La paradoja del momento es que la interdependencia global no ha impedido el avance del aislamiento estratégico. Los bloques comerciales se endurecen. Las cadenas de suministro buscan relocalización. Los tratados multilaterales se estancan. En ese ambiente, los liderazgos carismáticos y disruptivos encuentran espacio para crecer. Lo hicieron en Europa tras la crisis de los refugiados, en América Latina tras las olas de corrupción, en Estados Unidos tras la recesión financiera de 2008. Hoy, frente a una nueva ola de temor global, se consolidan.

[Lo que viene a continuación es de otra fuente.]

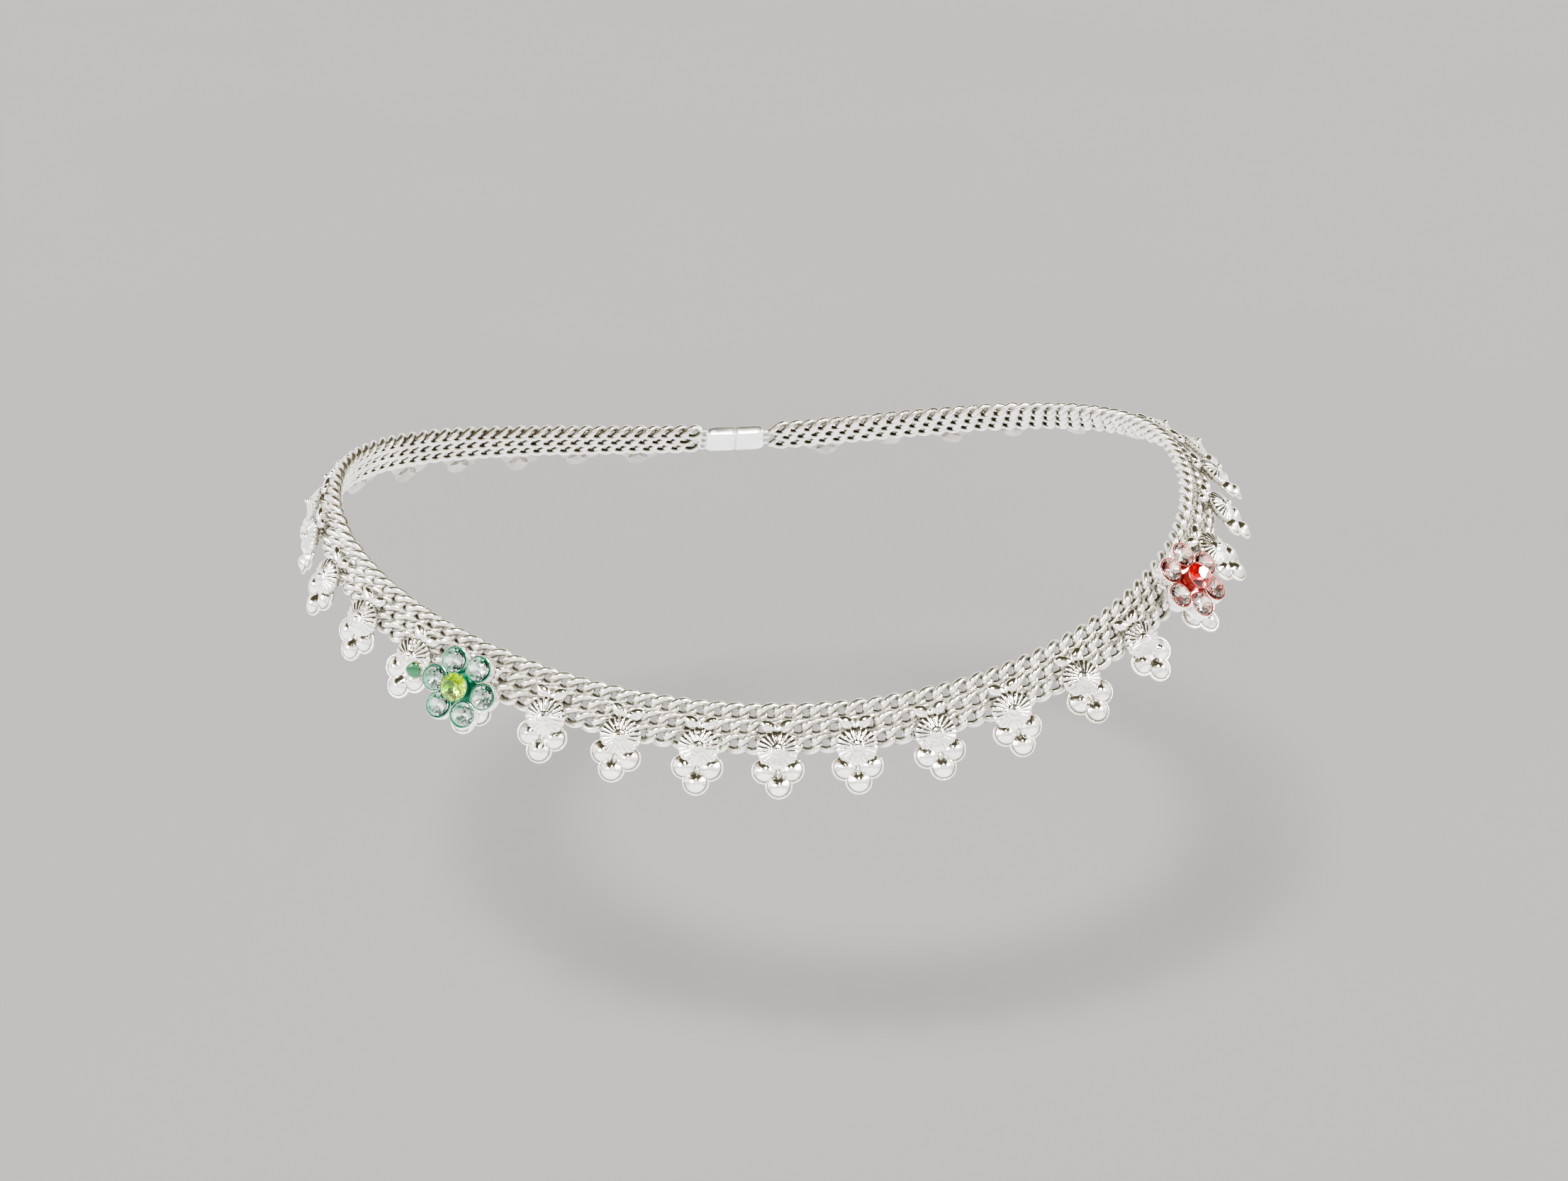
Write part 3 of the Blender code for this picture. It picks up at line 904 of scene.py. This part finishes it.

No se trata únicamente de ideologías, sino de percepciones. La promesa de seguridad, aunque imprecisa, seduce más que la complejidad de la gobernanza democrática. Es una lección que los populistas han aprendido bien: basta con identificar al “enemigo” y ofrecer una salida rápida, aunque ilusoria. Trump, Putin y Xi representan tres versiones de esa estrategia. El primero, con discursos nacionalistas erráticos, pero poderosos. El segundo, con una hoja de ruta nacionalista sostenida en el tiempo. El tercero, con una paciencia estratégica milenaria.
La pregunta no es solo hacia dónde va el mundo, sino quién lo liderará. Si el siglo XX se definió por el enfrentamiento entre modelos antagónicos, el XXI parece configurarse como una lucha entre la previsibilidad y la incertidumbre. Y por ahora, la incertidumbre lleva la delantera.